Compounding works best with three key elements: Principal, Interest Rate, and Time.
- Principal: This is your starting amount or initial investment.
- Interest Rate (or Return Rate): The rate at which your investment grows.
- Time: The longer your investment compounds, the more it grows. Starting early gives your money more time to build on itself.
The effect of compounding is often exponential, meaning that with time, your returns grow faster and faster. For instance (still using our previous example) a ₦100,000 investment with a 10% annual return could grow to approximately ₦259,000 over ten years if left untouched and reinvested.
Or let’s say you invest ₦200,000 at an annual return rate of 12%. After the first year, you’d earn ₦24,000, totaling ₦224,000. Instead of withdrawing the returns, you reinvest them, so in the next year, you earn interest on ₦224,000, not just ₦200,000. After five years, that same investment would grow to ₦352,000, and after ten years, it could be ₦621,000 – all without adding any extra money. Over time, this kind of growth can make a huge difference. It is important to know that compounding becomes even more powerful the longer your money is left to grow.
Where Can Compounding Work for Nigerian Investors?
Compounding can benefit Nigerian investors across several types of investment accounts and products:
1. Stocks and Mutual Funds
In the Nigerian Stock Exchange, reinvesting dividends from stocks or mutual funds allows your portfolio to grow as those dividends compound over time. Dividend Reinvestment Plans (DRIPs) can be helpful, as they automatically reinvest dividends back into the stock.
2. Fixed Deposits and Savings Accounts
Most Nigerian banks and Investment platforms like Trove finance offer savings accounts and fixed deposits that earn interest. Consistently leaving funds in these accounts to compound can yield modest growth over time.
3. Treasury Bills and Bonds
Treasury bills and FGN bonds offer returns that can be reinvested over time. While they may not offer high compounding benefits individually, reinvesting them as they mature allows you to keep growing your capital.
4. Pension Funds and Retirement Accounts
Nigeria’s pension funds grow over time. With compounding, contributing regularly to a retirement account can result in significant growth by the time you’re ready to retire.
Tips to Maximize Compounding
If you’re ready to start compounding, here are some practical strategies to make the most of it:
- Start Early: Time is the most valuable asset in compounding. Starting early, even with a small amount, can create larger returns over time.
- Reinvest Returns: Always reinvest your earnings, whether from dividends, interest, or capital gains. Reinvesting increases the principal, which then earns more returns.
- Invest Regularly: Regular contributions add to the principal, increasing compounding potential.
- Avoid Withdrawals: Withdrawing reduces the principal, limiting future growth. Keep your funds invested to see the full power of compounding.
Common Mistakes Investors Make with Compounding
Here are some common missteps to watch out for:
- Waiting Too Long to Start: Many think they need a large sum to start investing, but compounding benefits more from time than from amount. Starting with even a small investment can yield significant growth over time.

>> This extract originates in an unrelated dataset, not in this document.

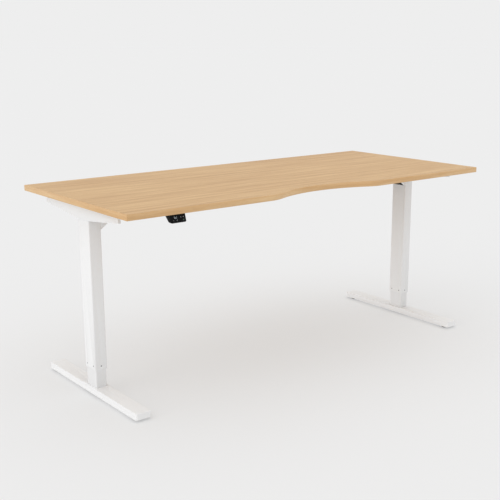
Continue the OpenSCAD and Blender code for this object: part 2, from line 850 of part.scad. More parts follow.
// Round tube swept along a route that never runs straight up or down
module lead_tube(route, r, sides = 8) {
    rings = [for (i = [0:len(route) - 1])
        let (t = heading(route, i), across = unit(cross(t, [0, 0, 1])), over = cross(across, t))
        [for (k = [0:sides - 1])
            route[i] + r * (cos(k * 360 / sides) * across + sin(k * 360 / sides) * over)]];
    last = (len(route) - 1) * sides;
    polyhedron(
        points = [for (ring = rings, q = ring) q],
        faces = concat(
            [[for (k = [sides - 1:-1:0]) k]],
            [[for (k = [0:sides - 1]) last + k]],
            [for (i = [0:len(route) - 2], k = [0:sides - 1])
                let (a = i * sides + k, b = i * sides + (k + 1) % sides)
                [a, b, b + sides, a + sides]]));
}

// Plug body that sits in a socket of the control box
module plug(x)
    translate([x - socket_w / 2 + 1.8, control_y - plug_l, socket_z - socket_h / 2 + 1.8])
    cube([socket_w - 3.6, plug_l + 6, socket_h - 3.6]);

function motor_route(side, x) = rounded_route([
    [side * (leg_x - motor_end_x), base_shift, motor_exit_z],
    [side * (leg_x - motor_end_x - 20), base_shift, motor_exit_z],
    [side * (leg_x - motor_end_x - 70), lead_y, lead_z],
    [x, lead_y, lead_z],
    [x, control_y - plug_l - 18, lead_z],
    [x, control_y - plug_l, socket_z]], lead_bend);

module motor_lead(side) {
    x = side < 0 ? socket_xs[0] : socket_xs[2];
    color([0.10, 0.10, 0.10]) {
        lead_tube(motor_route(side, x), lead_r);
        plug(x);
    }
}

handset_route = [
    [handset_x, handset_back_y, under_z - 5],
    [handset_x, handset_back_y + 12, under_z - 5],
    [handset_x, handset_back_y + 38, handset_lead_z],
    [handset_x, handset_lead_y, handset_lead_z],
    [socket_xs[1], handset_lead_y, handset_lead_z],
    [socket_xs[1], base_shift + beam_y, handset_lead_z],
    [socket_xs[1], control_y - plug_l - 18, handset_lead_z],
    [socket_xs[1], control_y - plug_l, socket_z]];

module handset_lead() {
    color([0.10, 0.10, 0.10]) {
        lead_tube(rounded_route(handset_route, lead_bend / 2), handset_lead_r);
        plug(socket_xs[1]);
    }
}

// Saddle clip that hangs below z_top and holds a lead of radius r at height z
module clip(z_top, z, r)
    difference() {
        translate([-5, -r - 2, z - r - 1.2]) cube([10, 2 * r + 4, z_top - z + r + 1.2]);
        translate([0, 0, z]) rod_x(-6, 6, r + 0.15);
    }

// Clips under the crossbeam, to the left and right of the outer sockets
beam_clip_xs = concat([for (d = [-230, -60]) socket_xs[0] + d],
                      [for (d = [70, 260, 450]) socket_xs[2] + d]);

module lead_clips() {
    color([0.93, 0.93, 0.93]) {
        for (x = beam_clip_xs)
            translate([x, lead_y, 0]) clip(beam_top_z - beam_t, lead_z, lead_r);
        for (x = [handset_x + 60, handset_x + 180, handset_x + 300, socket_xs[1] - 60])
            translate([x, handset_lead_y, 0]) clip(under_z, handset_lead_z, handset_lead_r);
        for (p = [[handset_x, handset_lead_y - 25], [socket_xs[1], handset_lead_y + 60]])
            translate([p[0], p[1], 0]) rotate(90) clip(under_z, handset_lead_z, handset_lead_r);
    }
}

// ---- handset ----

module handset_case() {
    front = -desk_d / 2;
    color([0.07, 0.07, 0.08])
    difference() {
        intersection() {
            translate([handset_x, 0, 0]) along_x(handset_w)
                polygon([[front, face_z], [front + 2, face_z - 2], [front + 13, face_z - 2],
                         [handset_back_y, under_z - 9], [handset_back_y, under_z],
                         [front + tan(handset_tilt) * (under_z - face_z), under_z]]);
            translate([handset_x, front + 40, 0]) along_y(120) union() {
                translate([-handset_w / 2, face_z - 2 + handset_r])
                    square([handset_w, under_z - face_z + 2 - handset_r]);
                translate([-handset_w / 2 + handset_r, face_z - 2])
                    square([handset_w - 2 * handset_r, under_z - face_z + 2]);
                for (s = [-1, 1]) translate([s * (handset_w / 2 - handset_r), face_z - 2 + handset_r])
                    circle(handset_r);
            }
        }
        on_face() {
            translate([-handset_w / 2 + 2, -eps, 1.5]) cube([handset_w - 4, panel_t + eps, face_h - 3]);
            translate([-handset_w / 2 + 4, 0, 3.5]) cube([handset_w - 8, 9.5, face_h - 7]);
        }
        for (p = handset_screws()) translate([p[0], p[1], 0]) {
            translate([0, 0, face_z]) cylinder(r = screw_head_r + 0.5, h = under_z - 4 - face_z);
            translate([0, 0, face_z]) cylinder(r = screw_r + hole_play, h = 60);
        }
    }
}

// Middle of each push button on the face
button_at = [[11, upper_row], [21.5, upper_row], [-20, lower_row], [-6, lower_row], [20, lower_row]];
display_at = [-11, upper_row];
display_w = 24;
display_h = 9;

module handset_panel() {
    color([0.03, 0.03, 0.04])
    on_face()
    difference() {
        translate([-handset_w / 2 + 2.1, 0, 1.6]) cube([handset_w - 4.2, panel_t, face_h - 3.2]);
        for (b = button_at)
            translate([b[0] - button_w / 2 - gap, -eps, b[1] - button_h / 2 - gap])
                cube([button_w + 2 * gap, panel_t + 2 * eps, button_h + 2 * gap]);
        translate([display_at[0] - display_w / 2 - 0.1, -eps, display_at[1] - display_h / 2 - 0.1])
            cube([display_w + 0.2, panel_t + 2 * eps, display_h + 0.2]);
    }
}

module display_window() {
    color([0.10, 0.12, 0.12])
    on_face() translate([display_at[0] - display_w / 2, 0.1, display_at[1] - display_h / 2])
        cube([display_w, 3, display_h]);
}

module handset_board() {
    on_face() {
        color([0.10, 0.32, 0.20])
            translate([-handset_w / 2 + 4.5, 7.9, 4]) cube([handset_w - 9, 1.6, face_h - 8]);
        color([0.30, 0.30, 0.32]) for (b = button_at)
            translate([b[0] - 2, 6 + button_travel + 0.2, b[1] - 2]) cube([4, 1.7 - button_travel, 4]);
        color([0.12, 0.12, 0.14])
            translate([display_at[0] - display_w / 2, 3.4, display_at[1] - 4]) cube([display_w, 4.5, 8]);
    }
}

module button(i) {
    color([0.12, 0.12, 0.13])
    on_face() translate([button_at[i][0], 0, button_at[i][1]]) {
        translate([0, 6, 0]) rotate([90, 0, 0]) linear_extrude(7) rounded_rect(button_w, button_h, 1.5);
        translate([-button_w / 2 - 0.8, panel_t + gap, -button_h / 2 - 0.8])
            cube([button_w + 1.6, 1, button_h + 1.6]);
    }
}

tabletop();
edge_band();
foot_beam(-1);  // foot_beam_left
foot_beam(1);  // foot_beam_right
foot_plates();
lower_tube(-1);  // lower_tube_left
lower_tube(1);  // lower_tube_right
upper_tube(-1);  // upper_tube_left
upper_tube(1);  // upper_tube_right
lower_slide_pad(-1);  // lower_slide_pad_left
lower_slide_pad(1);  // lower_slide_pad_right
upper_slide_pads();
spindle(-1);  // spindle_left
spindle(1);  // spindle_right
spindle_nut(-1);  // spindle_nut_left
spindle_nut(1);  // spindle_nut_right
spindle_bearings();
gearbox(-1);  // gearbox_left
gearbox(1);  // gearbox_right
bevel_gear(-1);  // bevel_gear_left
bevel_gear(1);  // bevel_gear_right
bevel_pinion(-1);  // bevel_pinion_left
bevel_pinion(1);  // bevel_pinion_right
motor(-1);  // motor_left
motor(1);  // motor_right
motor_cover(-1);  // motor_cover_left
motor_cover(1);  // motor_cover_right
column_head(-1);  // column_head_left
column_head(1);  // column_head_right
side_bracket(-1);  // side_bracket_left
side_bracket(1);  // side_bracket_right
crossbeam();
damping_pads();
glide(-1, -1);  // glide_front_left
glide(-1, 1);  // glide_back_left
glide(1, -1);  // glide_front_right
glide(1, 1);  // glide_back_right
glide_nuts();
control_case();
control_lid();
control_board();
mains_inlet();
lead_sockets();
handset_case();
handset_panel();
display_window();
handset_board();
button(0);  // button_up
button(1);  // button_down
button(2);  // button_one
button(3);  // button_two
button(4);  // button_memory
motor_lead(-1);  // motor_lead_left
motor_lead(1);  // motor_lead_right
handset_lead();
lead_clips();
desktop_screws();
frame_bolts();
foot_bolts();
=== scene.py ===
import json
import math

import bmesh
import bpy
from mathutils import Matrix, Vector


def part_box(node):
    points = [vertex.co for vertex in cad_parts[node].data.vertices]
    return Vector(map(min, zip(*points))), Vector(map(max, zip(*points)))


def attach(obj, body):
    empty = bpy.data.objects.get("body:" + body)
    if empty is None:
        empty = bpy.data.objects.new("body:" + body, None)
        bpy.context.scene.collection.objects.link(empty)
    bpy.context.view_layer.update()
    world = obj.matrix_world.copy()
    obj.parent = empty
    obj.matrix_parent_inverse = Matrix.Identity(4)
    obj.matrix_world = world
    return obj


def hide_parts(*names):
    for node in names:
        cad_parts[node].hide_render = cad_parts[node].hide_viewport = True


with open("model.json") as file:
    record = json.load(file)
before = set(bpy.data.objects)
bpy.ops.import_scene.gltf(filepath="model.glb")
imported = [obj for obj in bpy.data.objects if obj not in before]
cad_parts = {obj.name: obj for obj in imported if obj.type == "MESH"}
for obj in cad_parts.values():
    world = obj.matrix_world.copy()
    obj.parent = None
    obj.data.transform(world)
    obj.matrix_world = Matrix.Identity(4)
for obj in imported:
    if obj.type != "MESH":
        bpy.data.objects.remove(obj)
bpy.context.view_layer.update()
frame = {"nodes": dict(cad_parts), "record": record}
scene = bpy.context.scene
scene.view_settings.view_transform = "Standard"


def linear(code):  # "D8B58C" to the linear colour a socket takes
    parts = [int(code[i:i + 2], 16) / 255 for i in (0, 2, 4)]
    return [c / 12.92 if c <= 0.04045 else ((c + 0.055) / 1.055) ** 2.4 for c in parts] + [1.0]


class Wire:  # a node's output that can stand in a sum
    def __init__(self, finish, socket):
        self.finish, self.socket = finish, socket

    def maths(self, operation, first, second):
        return self.finish.add("Math", {"operation": operation}, {0: first, 1: second})

    def __add__(self, other):
        return self.maths("ADD", self, other)

    def __radd__(self, other):
        return self.maths("ADD", other, self)

    def __sub__(self, other):
        return self.maths("SUBTRACT", self, other)

    def __rsub__(self, other):
        return self.maths("SUBTRACT", other, self)

    def __mul__(self, other):
        return self.maths("MULTIPLY", self, other)

    def __rmul__(self, other):
        return self.maths("MULTIPLY", other, self)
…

- Ignoring Reinvestment Opportunities: If you overlook dividend reinvestments or other compounding options, you may miss out on substantial growth.
- Withdrawing Too Frequently: If you dip into your investment for minor expenses, it slows down compounding growth. Reserve your investment funds for long-term goals.
FAQ
Is Compounding Right for Everyone?
Compounding is for everyone looking to grow wealth long-term. However, it’s not a get-rich-quick scheme.
Compounding is best suited for investors with patience and a long-term vision. If you’re saving for something that requires substantial funds, like retirement, compounding can be the best option. That said, you’ll also need to be mindful of market fluctuations, as compounding won’t eliminate investment risk.
Are there Potential Challenges for Investors with Compounding?
While compounding offers significant benefits, investors may face some challenges:
- Market Volatility: Investments in stocks or mutual funds may be subject to market ups and downs. It’s important to have a long-term mindset to weather periods of volatility.
- Currency Risk: For Nigerian investors, currency fluctuations can affect returns, especially if investments are made in foreign stocks or funds.
- High Inflation: Inflation can reduce the real returns of compounding, so it’s essential to choose investments that outpace inflation.
Conclusion
In the world of investing, compounding is like planting a tree. With time and care, what starts as a tiny sapling can grow into a massive tree, yielding fruits (or returns) season after season. No matter your financial goals — retirement, growing your wealth, or building an emergency fund — compounding can be a powerful ally in reaching them.
The earlier you start, the more time you give compounding to work its magic. Don’t let fear or lack of knowledge hold you back. Start small if you need to, stay committed, and remember that time and reinvestment are your best tools in growing wealth through compounding.